I opted to purchase the handsome brown Southport derbies, with their full-brogue wingtip decoration and Dainite rubber soles. As I write this, they have now sadly been discontinued by Russell and Bromley – a cursory look online shows that the only sites they can be purchased from are selling them second-hand. (I can only speculate that part of the reason for their discontinuation is that, being of a relatively conservative design, they are somewhat out of place in a fashion-forward shoe retailer selling primarily Italian-inspired shoe designs. The derby offerings they have left are, to my mind, considerably less aesthetically pleasing than the Southport.) I have worn them happily for the past two years, and they remain in very wearable condition. I have conditioned and polished them fairly regularly, and the only real blemish I have detected on the leather is a discolouration on the toe box, possibly because of excessive polishing on my part.

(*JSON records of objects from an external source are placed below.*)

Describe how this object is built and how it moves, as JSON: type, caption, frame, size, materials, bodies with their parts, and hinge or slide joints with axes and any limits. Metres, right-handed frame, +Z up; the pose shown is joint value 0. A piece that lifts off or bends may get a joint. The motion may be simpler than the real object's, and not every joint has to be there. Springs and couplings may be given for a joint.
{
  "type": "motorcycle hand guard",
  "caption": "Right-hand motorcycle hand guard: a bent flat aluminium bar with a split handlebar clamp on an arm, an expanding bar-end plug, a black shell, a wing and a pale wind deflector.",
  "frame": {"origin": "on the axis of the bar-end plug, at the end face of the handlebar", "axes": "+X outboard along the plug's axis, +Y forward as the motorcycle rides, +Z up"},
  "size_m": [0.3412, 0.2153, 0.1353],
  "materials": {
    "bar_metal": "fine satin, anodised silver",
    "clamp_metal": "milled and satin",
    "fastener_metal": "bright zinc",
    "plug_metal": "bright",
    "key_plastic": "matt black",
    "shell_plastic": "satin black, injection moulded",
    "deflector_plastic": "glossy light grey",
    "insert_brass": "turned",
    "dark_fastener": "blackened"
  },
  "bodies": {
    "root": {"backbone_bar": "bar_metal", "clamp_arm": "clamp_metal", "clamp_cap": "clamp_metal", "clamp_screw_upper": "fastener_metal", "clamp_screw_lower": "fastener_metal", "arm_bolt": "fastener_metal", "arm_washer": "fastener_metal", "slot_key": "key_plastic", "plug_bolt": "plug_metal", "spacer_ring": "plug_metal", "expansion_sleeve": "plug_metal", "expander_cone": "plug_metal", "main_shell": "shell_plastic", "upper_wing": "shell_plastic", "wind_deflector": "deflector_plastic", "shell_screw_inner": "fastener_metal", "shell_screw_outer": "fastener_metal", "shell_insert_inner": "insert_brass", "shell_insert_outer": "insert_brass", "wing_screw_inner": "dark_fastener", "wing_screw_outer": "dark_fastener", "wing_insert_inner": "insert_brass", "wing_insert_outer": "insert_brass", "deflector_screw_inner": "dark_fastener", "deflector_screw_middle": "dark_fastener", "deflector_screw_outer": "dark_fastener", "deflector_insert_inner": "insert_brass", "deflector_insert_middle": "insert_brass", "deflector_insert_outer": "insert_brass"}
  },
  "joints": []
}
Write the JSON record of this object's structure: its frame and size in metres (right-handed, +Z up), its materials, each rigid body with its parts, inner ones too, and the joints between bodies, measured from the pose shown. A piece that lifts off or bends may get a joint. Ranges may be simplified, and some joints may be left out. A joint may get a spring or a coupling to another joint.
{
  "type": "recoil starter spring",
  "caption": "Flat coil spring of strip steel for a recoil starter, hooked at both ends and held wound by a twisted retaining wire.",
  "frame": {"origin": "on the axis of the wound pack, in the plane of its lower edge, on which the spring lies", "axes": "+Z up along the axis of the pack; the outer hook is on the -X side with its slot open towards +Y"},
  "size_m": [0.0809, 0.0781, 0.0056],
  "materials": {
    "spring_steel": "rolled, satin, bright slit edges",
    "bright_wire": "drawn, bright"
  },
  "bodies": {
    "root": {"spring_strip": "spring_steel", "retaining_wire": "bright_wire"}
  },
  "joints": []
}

First of all, the shoes are incredibly versatile. With their deep, rich, medium-dark brown colour, they look good with chinos (particularly in khaki or powder blue) yet they can also be pressed into service with a dark, navy suit. In my capacity as a teaching assistant working in a school, I found that these shoes served their purpose very well. They certainly allowed me to dress somewhat above my station and cut a dash when more senior colleagues were happily getting by with their cheap shoes in corrected grain leather and with cemented soles. I have continued to wear them with my navy suits in my current job, and they are dark enough that they do not draw undue attention to themselves in the way a lighter shade of brown would. Yet I can also wear them when strolling around town – going to the shops or to the cinema, or even to see a classical music performance at the Royal Festival Hall in central London.

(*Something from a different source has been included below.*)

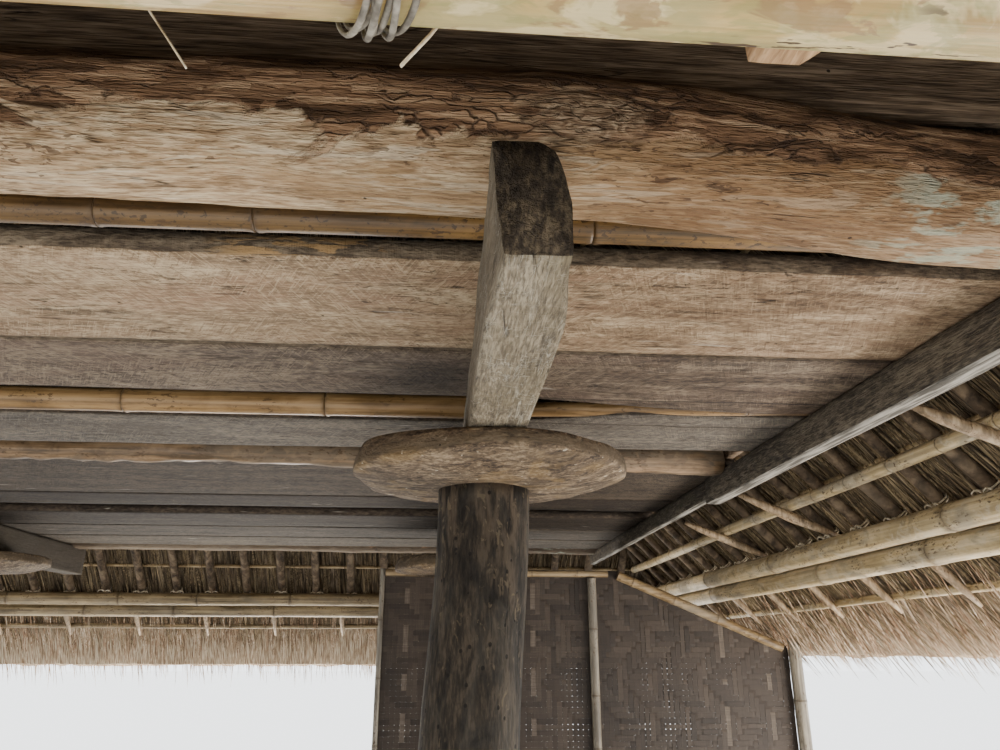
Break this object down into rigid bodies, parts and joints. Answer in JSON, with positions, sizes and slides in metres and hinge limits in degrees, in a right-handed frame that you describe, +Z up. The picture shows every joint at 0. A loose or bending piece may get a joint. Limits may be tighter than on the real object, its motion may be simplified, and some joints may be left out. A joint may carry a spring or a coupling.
{
  "type": "raised granary",
  "caption": "Raised timber granary: posts with rat-guard discs carry girders, hewn logs and a plank floor under a low hipped thatch roof on bamboo poles.",
  "frame": {"origin": "middle of the four posts at ground level", "axes": "+X to the right along the front, +Y from the front to the back, +Z up"},
  "size_m": [7.8474, 8.0574, 5.5086],
  "materials": {
    "post_wood": "dark weathered hardwood, rough, with insect holes",
    "disc_wood": "weathered hewn hardwood with a darker rim",
    "girder_wood": "hewn hardwood, pale underneath and dark at its ends",
    "log_wood": "hewn log, reddish rough face and pale underside",
    "beam_wood": "weathered squared wood, dark side and pale grey underside",
    "plank_wood": "hewn plank with adze marks",
    "floor_bamboo": "golden dry bamboo with dark specks",
    "sill_wood": "smoke-darkened board",
    "rafter_wood": "smoke-darkened round poles",
    "batten_bamboo": "split bamboo battens",
    "eave_bamboo": "pale dry bamboo with nodes",
    "thatch": "dry grass thatch",
    "cap_thatch": "dry grass thatch, bound over the ridge",
    "woven_bamboo": "woven split bamboo, aged brown",
    "wall_bamboo": "dry bamboo poles"
  },
  "bodies": {
    "root": {"post_front_left": "post_wood", "post_front_right": "post_wood", "post_back_left": "post_wood", "post_back_right": "post_wood", "disc_front_left": "disc_wood", "disc_front_right": "disc_wood", "disc_back_left": "disc_wood", "disc_back_right": "disc_wood", "girder_left": "girder_wood", "girder_right": "girder_wood", "front_log": "log_wood", "back_log": "log_wood", "edge_beam_left": "beam_wood", "edge_beam_right": "beam_wood", "floor_plank_1": "plank_wood", "floor_plank_2": "plank_wood", "floor_plank_3": "plank_wood", "floor_plank_4": "plank_wood", "floor_plank_5": "plank_wood", "floor_plank_6": "plank_wood", "floor_plank_7": "plank_wood", "floor_plank_8": "plank_wood", "floor_poles": "floor_bamboo", "sill_front": "sill_wood", "sill_back": "sill_wood", "sill_left": "sill_wood", "sill_right": "sill_wood", "rafters_front": "rafter_wood", "rafters_right": "rafter_wood", "rafters_back": "rafter_wood", "rafters_left": "rafter_wood", "ridge_and_hips": "rafter_wood", "battens": "batten_bamboo", "eave_poles_front": "eave_bamboo", "eave_poles_right": "eave_bamboo", "eave_poles_back": "eave_bamboo", "eave_poles_left": "eave_bamboo", "thatch_front": "thatch", "thatch_right": "thatch", "thatch_back": "thatch", "thatch_left": "thatch", "ridge_cap": "cap_thatch", "woven_wall": "woven_bamboo", "wall_posts": "wall_bamboo", "wall_rails": "wall_bamboo"}
  },
  "joints": []
}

The open lacing system is remarkably easy on the feet, giving them the necessary room to breathe. The leather is relatively lightweight and flexible, and the Blake-stitching cushions the foot tenderly. The fit is generous, as with most of the Russell and Bromley selection – in fact, when I first purchased the shoes I was worried they were a little too loose. It turned out the problem was I was not tying the shoe laces with sufficient firmness. The Dainite soles provide plenty of grip, yet never feel taxing on the foot like other chunky rubber soles have proven to be for me. I have not yet had to resole them – in fact, the main reason they have not gotten more use is because they have been vying with my Chelsea boots (and other boots) for wear.
There are cons. The leather insole was not glued in properly when I first bought it, such that, after a few wears, it began to slip away from the lining. A local cobbler was able to fix the problem for very little remuneration. This is a minor issue, but enough to somewhat shake one’s confidence in a brand that, whilst by no means at the top-end of the British footwear industry, is not necessarily a cheap option either. I have had a similar issue with a pair of used Russell and Bromley Burlington Chelsea Boots, which I will review in another post.
Another, more serious fault was revealed several months ago when, during one of many evenings spent at the Royal Festival Hall, the heel of one of the shoes broke off, the nails with them. I was able to retrieve the heel, but was left hobbling like a cripple for the rest of the evening. It turned out that the heel of the other shoe was not particularly sturdy either. Again, my local cobbler came to the rescue and stuck a new heel on for both shoes. It is, however, one more blemish of construction that has somewhat diminished my view of the brand. It is hard to believe that a company like Loake, Cheaney, or Crockett and Jones, with their own factories (where members of the public can go in person and purchase shoes hot off from the factory floor, with minor defects, for a significant discount), trained shoemakers and meticulous approach to quality control, would have allowed things like this to slide. This is in stark contrast to the opacity of Russell and Bromley’s outsourcing operation, where it is not clear how much oversight the company has over what is being done by the various Mediterranean manufacturers producing these shoes that are sold in their name. (Below you can see a regrettably blurry image of the Dainite soles, complete with the new heels.)

There is something else I have noticed with this and my pair of Burlington Chelsea boots – the insole of the shoe has discoloured considerably, and thinned so much one can see the marks of the nails and the stitching. This is normal on some level – they have been worn a fair bit – but it seems far more extreme with these lightweight derbies than with any of my other shoes:

It should be said that the aforementioned issue has not affected the wearability to any noticeable degree. Would I purchase these shoes again should they wear out? Maybe, but already my ravenous eyes are looking past Russell and Bromley towards other, more premium shoe brands, specifically the English heritage brands that actually produce their own shoes, such as the aforementioned Crockett and Jones. In the years since purchasing these shoes, I have acquired other pairs of high-quality shoes, including three pairs of boots from Loake, two of which were sourced from Ebay, and one of which was bought on sale. Certainly the one thing Russell and Bromley has over these other brands is affordability.
Ultimately, I would give these shoes a 4/5. Minus the issues with construction, these are a solid entry-level shoe for anyone looking to upgrade to quality, calf leather shoes with stitched soles. I expect to have them in my wardrobe for many years more.